Reproduce the backtest
Full backtest code is on GitHub: ceta-research/backtests
git clone https://github.com/ceta-research/backtests.git
cd backtests
pip install -r requirements.txt
export CR_API_KEY="your_key_here"
# Run the Piotroski screen on current data
python3 piotroski/screen.py
# Run the full backtest
python3 piotroski/backtest.py --preset us --verbose
Limitations
Large-cap bias. The $1B market cap floor puts this squarely in large-cap territory. Piotroski's original edge was strongest in small and micro caps where information asymmetry is greatest. Our results understate the effect as documented in the academic literature.
Backward-looking. The F-Score measures what happened last year.
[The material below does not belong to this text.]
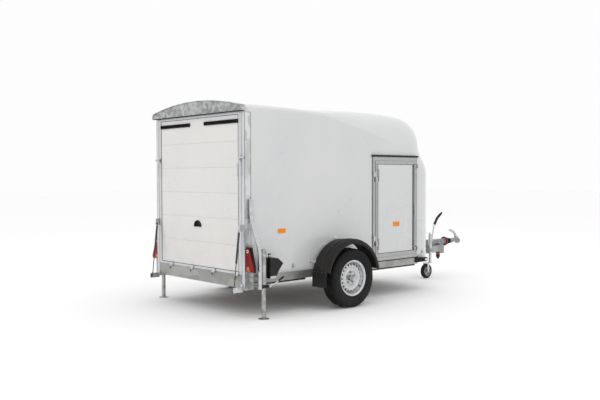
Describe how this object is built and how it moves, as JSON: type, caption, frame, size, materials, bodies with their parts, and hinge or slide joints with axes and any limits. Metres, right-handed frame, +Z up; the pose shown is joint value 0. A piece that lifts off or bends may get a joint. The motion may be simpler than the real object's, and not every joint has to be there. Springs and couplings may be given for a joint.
{
  "type": "livestock trailer",
  "caption": "Single-axle box trailer with a moulded body, rear ramp on gas struts, side door, corner props, jockey wheel and overrun ball coupling.",
  "frame": {"origin": "ground plane, under the middle of the overall length and width", "axes": "+Y towards the coupling, +X to the right with the side door, +Z up"},
  "size_m": [2.2, 4.801, 2.218],
  "materials": {
    "white_gelcoat": "smooth white moulded gelcoat, lightly glossy",
    "galvanised": "hot-dip galvanised steel with a faint spangle",
    "aluminium": "satin mill-finish aluminium profile",
    "zinc_plate": "bright zinc-plated steel",
    "cast_housing": "zinc-coated casting",
    "floor_ply": "brown film-faced plywood",
    "black_plastic": "grained black plastic",
    "black_rubber": "matt black rubber",
    "lamp_lens": "moulded lamp lens",
    "strut_rod": "dark polished piston rod",
    "strut_black": "black painted cylinder",
    "axle_black": "dark galvanised axle arm",
    "rim_silver": "silver painted steel wheel",
    "tyre_rubber": "black tyre rubber",
    "jockey_hub": "grey moulded wheel centre"
  },
  "bodies": {
    "base": {"chassis_frame": "galvanised", "drawbar": "galvanised", "threshold_beam": "galvanised", "rear_posts": "aluminium", "rear_hood": "galvanised", "body_shell": "white_gelcoat", "floor_board": "floor_ply", "axle_beam": "galvanised", "mudguards": "black_plastic", "lamp_guards": "galvanised", "lamp_housings": "black_plastic", "lamp_lenses": "lamp_lens", "marker_lamps": "black_plastic", "prop_sleeves": "galvanised", "prop_clamps": "black_plastic", "door_surround": "aluminium", "door_gutter": "black_rubber", "wheel_chock": "black_plastic", "chock_holder": "zinc_plate", "overrun_housing": "cast_housing", "bellows": "black_rubber", "jockey_clamp": "galvanised", "jockey_outer_tube": "zinc_plate", "plug_holder": "black_plastic", "rear_brackets": "zinc_plate"},
    "ramp": {"ramp_panel": "white_gelcoat", "ramp_frame": "aluminium", "ramp_vents": "black_plastic", "ramp_pull_cup": "black_plastic", "ramp_brackets": "zinc_plate"},
    "latch_left": {"ramp_latch_left": "zinc_plate"},
    "latch_right": {"ramp_latch_right": "zinc_plate"},
    "strut_rod": {"strut_rods": "strut_rod"},
    "strut_cylinder": {"strut_cylinders": "strut_black"},
    "side_door": {"door_panel": "white_gelcoat", "door_edge": "aluminium", "door_fittings": "zinc_plate"},
    "lock_bar": {"door_lock_bar": "zinc_plate"},
    "arm_left": {"swing_arm_left": "axle_black"},
    "arm_right": {"swing_arm_right": "axle_black"},
    "wheel_left": {"hub_left": "cast_housing", "rim_left": "rim_silver", "tyre_left": "tyre_rubber"},
    "wheel_right": {"hub_right": "cast_housing", "rim_right": "rim_silver", "tyre_right": "tyre_rubber"},
    "jockey_tube": {"jockey_leg": "zinc_plate"},
    "jockey_castor": {"jockey_fork": "zinc_plate"},
    "jockey_roller": {"jockey_wheel": "jockey_hub", "jockey_tyre": "tyre_rubber"},
    "crank": {"jockey_crank": "zinc_plate"},
    "coupler": {"overrun_shaft": "zinc_plate", "coupling_head": "cast_housing"},
    "coupler_handle": {"coupling_handle": "zinc_plate"},
    "handbrake": {"handbrake_lever": "zinc_plate"},
    "brake_pull": {"brake_rod": "zinc_plate"},
    "prop_left": {"prop_leg_left": "galvanised"},
    "prop_right": {"prop_leg_right": "galvanised"},
    "prop_handle_left": {"prop_lever_left": "zinc_plate"},
    "prop_handle_right": {"prop_lever_right": "zinc_plate"}
  },
  "joints": [
    {"name": "ramp_hinge", "type": "hinge", "parent": "base", "child": "ramp", "pos_m": [0, -2.2945, 0.427], "axis": [1, 0, 0], "range_deg": [0, 104]},
    {"name": "ramp_latch_left", "type": "hinge", "parent": "ramp", "child": "latch_left", "pos_m": [-0.743, -2.2965, 1.6], "axis": [0, 1, 0], "range_deg": [0, 100]},
    {"name": "ramp_latch_right", "type": "hinge", "parent": "ramp", "child": "latch_right", "pos_m": [0.743, -2.2965, 1.6], "axis": [0, 1, 0], "range_deg": [-100, 0]},
    {"name": "strut_pivot", "type": "hinge", "parent": "base", "child": "strut_rod", "pos_m": [0, -2.3825, 0.29], "axis": [1, 0, 0], "range_deg": [0, 95.75]},
    {"name": "strut_slide", "type": "slide", "parent": "strut_rod", "child": "strut_cylinder", "axis": [0, 0.1145, 0.9934], "range_m": [-0.2481, 0]},
    {"name": "side_door_hinge", "type": "hinge", "parent": "base", "child": "side_door", "pos_m": [0.833, -0.3705, 1.037], "axis": [0, 0, 1], "range_deg": [-110, 0]},
    {"name": "door_lock", "type": "hinge", "parent": "side_door", "child": "lock_bar", "pos_m": [0.836, 0.3295, 1.037], "axis": [0, 0, 1], "range_deg": [-90, 0]},
    {"name": "suspension_left", "type": "hinge", "parent": "base", "child": "arm_left", "pos_m": [-0.84, -0.8595, 0.29], "axis": [1, 0, 0], "range_deg": [-8, 8], "stiffness_Nm_per_rad": 14000, "springref_deg": 1.15},
    {"name": "wheel_spin_left", "type": "hinge", "parent": "arm_left", "child": "wheel_left", "pos_m": [-1.002, -1.0095, 0.32], "axis": [1, 0, 0], "continuous": true},
    {"name": "suspension_right", "type": "hinge", "parent": "base", "child": "arm_right", "pos_m": [0.84, -0.8595, 0.29], "axis": [1, 0, 0], "range_deg": [-8, 8], "stiffness_Nm_per_rad": 14000, "springref_deg": 1.15},
    {"name": "wheel_spin_right", "type": "hinge", "parent": "arm_right", "child": "wheel_right", "pos_m": [1.002, -1.0095, 0.32], "axis": [1, 0, 0], "continuous": true},
    {"name": "jockey_crank", "type": "hinge", "parent": "base", "child": "crank", "pos_m": [0.15, 1.5175, 0.62], "axis": [0, 0, 1], "range_deg": [-60, 10800]},
    {"name": "jockey_lift", "type": "slide", "parent": "base", "child": "jockey_tube", "axis": [0, 0, 1], "range_m": [-0.001, 0.121]},
    {"name": "jockey_swivel", "type": "hinge", "parent": "jockey_tube", "child": "jockey_castor", "pos_m": [0.15, 1.5175, 0.214], "axis": [0, 0, 1], "continuous": true},
    {"name": "jockey_roll", "type": "hinge", "parent": "jockey_castor", "child": "jockey_roller", "pos_m": [0.15, 1.4325, 0.1], "axis": [1, 0, 0], "continuous": true},
    {"name": "overrun", "type": "slide", "parent": "base", "child": "coupler", "axis": [0, 1, 0], "range_m": [-0.08, 0], "deforming": ["bellows"]},
    {"name": "coupling_release", "type": "hinge", "parent": "coupler", "child": "coupler_handle", "pos_m": [0, 2.3475, 0.516], "axis": [1, 0, 0], "range_deg": [-25, 0]},
    {"name": "handbrake_lever", "type": "hinge", "parent": "base", "child": "handbrake", "pos_m": [0.066, 1.6625, 0.514], "axis": [1, 0, 0], "range_deg": [-50, 8]},
    {"name": "brake_pull", "type": "slide", "parent": "base", "child": "brake_pull", "axis": [0, 1, 0], "range_m": [-0.018, 0.0035]},
    {"name": "prop_left", "type": "slide", "parent": "base", "child": "prop_left", "axis": [0, 0, 1], "range_m": [0, 0.2]},
    {"name": "prop_clamp_left", "type": "hinge", "parent": "base", "child": "prop_handle_left", "pos_m": [-0.966, -2.0885, 0.328], "axis": [1, 0, 0], "range_deg": [0, 70]},
    {"name": "prop_right", "type": "slide", "parent": "base", "child": "prop_right", "axis": [0, 0, 1], "range_m": [0, 0.2]},
    {"name": "prop_clamp_right", "type": "hinge", "parent": "base", "child": "prop_handle_right", "pos_m": [0.966, -2.0885, 0.328], "axis": [1, 0, 0], "range_deg": [0, 70]}
  ],
  "couplings": [
    {"joint": "strut_pivot", "follows": "ramp_hinge", "ratio": 0.91589},
    {"joint": "strut_slide", "follows": "ramp_hinge", "m_per_rad": -0.13614},
    {"joint": "jockey_lift", "follows": "jockey_crank", "m_per_rad": 0.00063662},
    {"joint": "brake_pull", "follows": "handbrake_lever", "m_per_rad": 0.02}
  ]
}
It doesn't predict disruption, regulatory changes, or competitive shifts.
Equal weighting of criteria. A 0.1% improvement in gross margin gets the same point as doubling cash flow. Not all improvements are equal.
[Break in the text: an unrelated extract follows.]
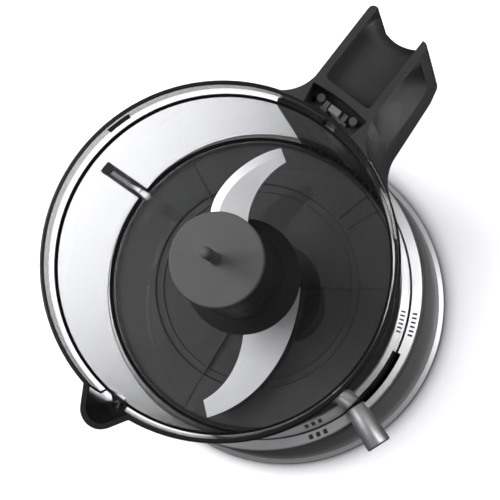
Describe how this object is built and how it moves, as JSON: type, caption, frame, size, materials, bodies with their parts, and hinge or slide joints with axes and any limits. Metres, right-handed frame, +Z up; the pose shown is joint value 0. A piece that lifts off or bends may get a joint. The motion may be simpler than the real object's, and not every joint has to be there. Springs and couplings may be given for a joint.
{
  "type": "food processor",
  "caption": "Small food processor with its lid off: silver base with speed lever, clear bowl with spout and dark handle, tall hub with two sickle blades.",
  "frame": {"origin": "on the drive axis, in the plane the processor stands on", "axes": "+Z up along the drive axis, +X towards the handle, -X towards the pour spout, -Y towards the speed lever"},
  "size_m": [0.1793, 0.1499, 0.2046],
  "materials": {
    "silver_paint": "satin metallic paint",
    "dark_plastic": "fine moulded texture",
    "clear_plastic": "clear, polished",
    "blade_steel": "fine brushed",
    "shaft_steel": "ground",
    "lever_metal": "satin",
    "laminations": "stacked sheet",
    "copper": "enamelled copper wire",
    "bronze": "sintered bronze",
    "nylon": "natural nylon",
    "foot_rubber": "matt",
    "print_ink": "printed ink",
    "board": "solder mask",
    "switch_plastic": "plain",
    "bracket_plastic": "glass-filled",
    "carbon": "carbon",
    "grey_plastic": "moulded",
    "screw_steel": "zinc plated"
  },
  "bodies": {
    "base": {"lower_housing": "silver_paint", "upper_housing": "silver_paint", "bottom_cover": "dark_plastic", "foot_ring": "foot_rubber", "cover_screws": "screw_steel", "top_deck": "dark_plastic", "cord_gland": "foot_rubber", "speed_marks": "print_ink", "micro_switch": "switch_plastic", "speed_switch": "switch_plastic", "circuit_board": "board", "lower_bracket": "bracket_plastic", "upper_bracket": "bracket_plastic", "stator": "laminations", "field_coils": "copper", "motor_bushes": "bronze", "drive_bushes": "bronze", "brush_holders": "bronze", "carbon_brushes": "carbon", "plunger_spring": "shaft_steel"},
    "rotor": {"motor_shaft": "shaft_steel", "commutator": "copper", "armature": "laminations", "armature_windings": "copper", "cooling_fan": "bracket_plastic", "pinion": "bronze"},
    "drive": {"drive_gear": "nylon", "drive_shaft": "shaft_steel", "drive_coupling": "nylon"},
    "lever": {"lever_arm": "bracket_plastic", "speed_lever": "lever_metal"},
    "plunger": {"switch_plunger": "dark_plastic"},
    "bowl": {"bowl": "clear_plastic", "spindle_bushes": "bronze", "handle": "dark_plastic", "handle_cover": "dark_plastic", "rod_guide": "grey_plastic", "recess_screws": "screw_steel", "rod_spring": "shaft_steel"},
    "interlock": {"interlock_rod": "grey_plastic"},
    "spindle": {"spindle": "shaft_steel", "spindle_coupling": "nylon", "spindle_driver": "nylon"},
    "blades": {"blade_hub": "dark_plastic", "hub_cap": "dark_plastic", "upper_blade": "blade_steel", "lower_blade": "blade_steel"}
  },
  "joints": [
    {"name": "lever_turn", "type": "hinge", "parent": "base", "child": "lever", "pos_m": [0, 0, 0.067], "axis": [0, 0, 1], "range_deg": [0, 22]},
    {"name": "drive_spin", "type": "hinge", "parent": "base", "child": "drive", "pos_m": [0, 0, 0.067], "axis": [0, 0, 1], "continuous": true},
    {"name": "motor_spin", "type": "hinge", "parent": "base", "child": "rotor", "pos_m": [-0.028, 0, 0.04], "axis": [0, 0, 1], "continuous": true},
    {"name": "bowl_lift", "type": "slide", "parent": "base", "child": "bowl", "axis": [0, 0, 1], "range_m": [0, 0.12]},
    {"name": "spindle_spin", "type": "hinge", "parent": "bowl", "child": "spindle", "pos_m": [0, 0, 0.1], "axis": [0, 0, 1], "continuous": true},
    {"name": "blade_lift", "type": "slide", "parent": "spindle", "child": "blades", "axis": [0, 0, 1], "range_m": [0, 0.07]},
    {"name": "interlock_press", "type": "slide", "parent": "bowl", "child": "interlock", "axis": [0, 0, -1], "range_m": [0, 0.003], "stiffness_N_per_m": 300, "springref_m": -0.002, "deforming": ["rod_spring"]},
    {"name": "plunger_press", "type": "slide", "parent": "base", "child": "plunger", "axis": [0, 0, -1], "range_m": [0, 0.003], "stiffness_N_per_m": 200, "springref_m": -0.002, "deforming": ["plunger_spring"]}
  ],
  "couplings": [
    {"joint": "motor_spin", "follows": "drive_spin", "ratio": -3},
    {"joint": "spindle_spin", "follows": "drive_spin", "ratio": 1},
    {"joint": "plunger_press", "follows": "interlock_press", "ratio": 1}
  ]
}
Negative raw spread. The -0.3% CAGR spread (Score 8-9 vs Score 0-2) means the F-Score doesn't generate return alpha in large-cap US value. The case rests entirely on risk reduction. If you care only about maximizing CAGR and can stomach 46.2% volatility and -66.0% drawdowns, the F-Score isn't helping you.
Concentration risk. With an average of about 15 stocks per year (25 post-2010), the portfolio is concentrated. Single-stock outcomes can move the annual return substantially.
No sector balancing. The screen doesn't control for sector concentration. Some years may over-weight a single industry.
References
- Piotroski, J. (2000). "Value Investing: The Use of Historical Financial Statement Information to Separate Winners from Losers." Journal of Accounting Research, 38 (suppl.), 1-41.
- Asness, C., Frazzini, A. & Pedersen, L. (2019). "Quality Minus Junk." Review of Financial Studies, 32(4), 1474-1515.
- Fama, E. & French, K. (1993). "Common Risk Factors in the Returns on Stocks and Bonds." Journal of Financial Economics, 33(1), 3-56.
Data: Ceta Research, FMP financial data. US exchanges (NYSE, NASDAQ, AMEX). Backtest: 1985-2025 (32 years), annual rebalance (April 1), equal weight, value universe (bottom 20% P/B, market cap > $1B). Transaction costs: 0.1-0.5% per trade (size-tiered).